Let's create a regex like the above, but one that can handle all forms of the verb "catch" and not produce invalid forms:

In [44]:
forms = ["catch", "catches", "caught", "catching"]
invalid = ["catched","catchs","catchesed","caughting"]

regex = r"ca(tch(es|ing)?|ught)$"

print("good forms")
for form in forms:
    print(re.match(regex,form))
print("bad forms")
for form in invalid:
     print(re.match(regex,form))   

good forms
<re.Match object; span=(0, 5), match='catch'>
<re.Match object; span=(0, 7), match='catches'>
<re.Match object; span=(0, 6), match='caught'>
<re.Match object; span=(0, 8), match='catching'>
bad forms
None
None
None
None


Relatively fixed phrases can often be identified fairly accurately with regular expresssions. What about if we wanted to find various forms of the phrase *blow someone's mind*? (limited to one word between _blow_ and _mind_)

In [45]:
test_cases = ["blow your mind", "blew my mind", "blowing John's mind"]

regex = r"bl[oe]w(s|ing)? (his|my|her|your|our|their|[A-Z]\w+'s) mind"

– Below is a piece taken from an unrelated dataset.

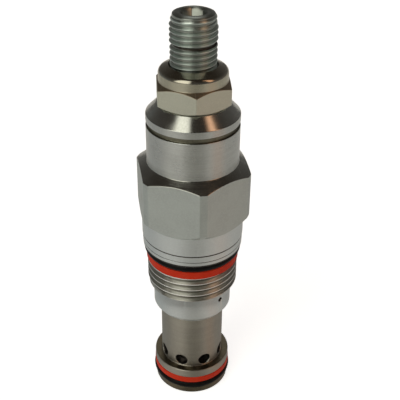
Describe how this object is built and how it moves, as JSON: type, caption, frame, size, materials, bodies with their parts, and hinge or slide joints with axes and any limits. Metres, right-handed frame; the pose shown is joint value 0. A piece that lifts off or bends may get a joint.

for test_case in test_cases:
    print(re.match(regex,test_case))

<re.Match object; span=(0, 14), match='blow your mind'>
<re.Match object; span=(0, 12), match='blew my mind'>
<re.Match object; span=(0, 19), match="blowing John's mind">


We can also use regular expressions to model very simple languages. Here is a regex that will match all sentences that can be created by the following verbs and nouns, note that we are building our regex progammatically, which might be the right choice if your expression involves a lexicon.

In [46]:
nouns = ["people", "dogs", "cats", "mice", "computers"]
verbs = ["like", "eat", "obey"]

regex = "^(" + "|".join([noun.title() for noun in nouns]) + ") (" + "|".join(verbs) + ") (" + "|".join(nouns) + ")\.$"

test_cases = ["Cats eat mice.", "People like computers.", "Dogs obey people."]

for test_case in test_cases:
    print(re.match(regex,test_case))

<re.Match object; span=(0, 14), match='Cats eat mice.'>
<re.Match object; span=(0, 22), match='People like computers.'>
<re.Match object; span=(0, 17), match='Dogs obey people.'>


Larger chunks of language get increasingly more challenging to represent well using regexes without making assumptions that either miss cases or overgeneralize. 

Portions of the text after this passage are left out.